13. How long does a fairness opinion process take?
Timing depends on complexity, record quality, projection quality, industry, conflicts, number of entities, and board schedule. A rushed opinion is risky. Boards should allow time for document collection, management interviews, valuation analysis, sensitivity review, conflict disclosure, and board deliberation.
14. Should the fairness opinion be updated if deal terms change?
Yes, if the change is material. Price changes, revised forecasts, lost customers, new bids, financing changes, interest-rate shifts, revised earnouts, or major operating developments may require refreshed analysis before the board relies on the opinion.
15. What documents should management provide?
Management should provide historical financial statements, interim results, forecasts, tax returns, debt schedules, leases, customer and vendor data, payroll, capex history, working-capital detail, ownership documents, transaction agreements, financing terms, and conflict disclosures. The advisor should clearly state any reliance limitations.
Conclusion
A fairness opinion is a focused financial tool for important transaction decisions. It can help a board evaluate whether consideration is fair from a financial point of view, support informed deliberation, and create a clearer record. But it is not a substitute for legal advice, independent judgment, conflict management, complete information, or a carefully documented process.
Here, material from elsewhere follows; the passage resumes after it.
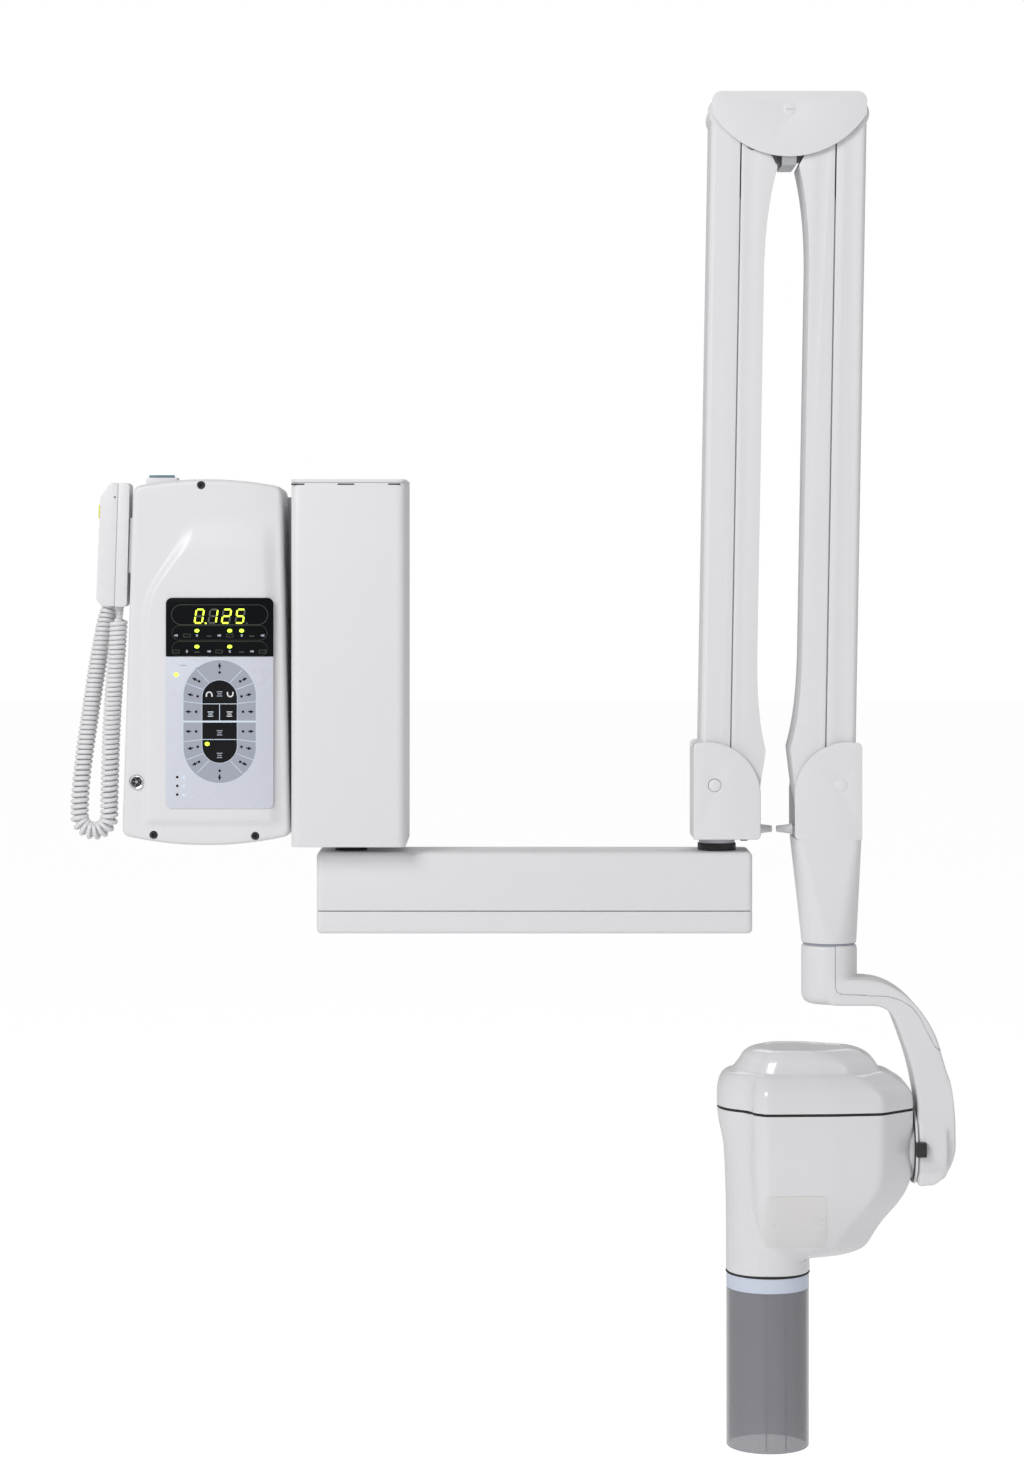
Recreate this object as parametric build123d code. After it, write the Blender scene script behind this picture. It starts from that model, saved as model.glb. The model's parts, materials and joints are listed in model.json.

For private-company boards and owners, the most practical approach is to start with the decision: sale, shareholder buyout, management buyout, recapitalization, merger, distressed transaction, or family transfer. Then select the right financial deliverable: fairness opinion, business valuation, business appraisal, solvency opinion, or transaction advisory analysis. When the deliverable matches the decision and the valuation methods are transparent, the board is in a stronger position to make and explain a responsible choice.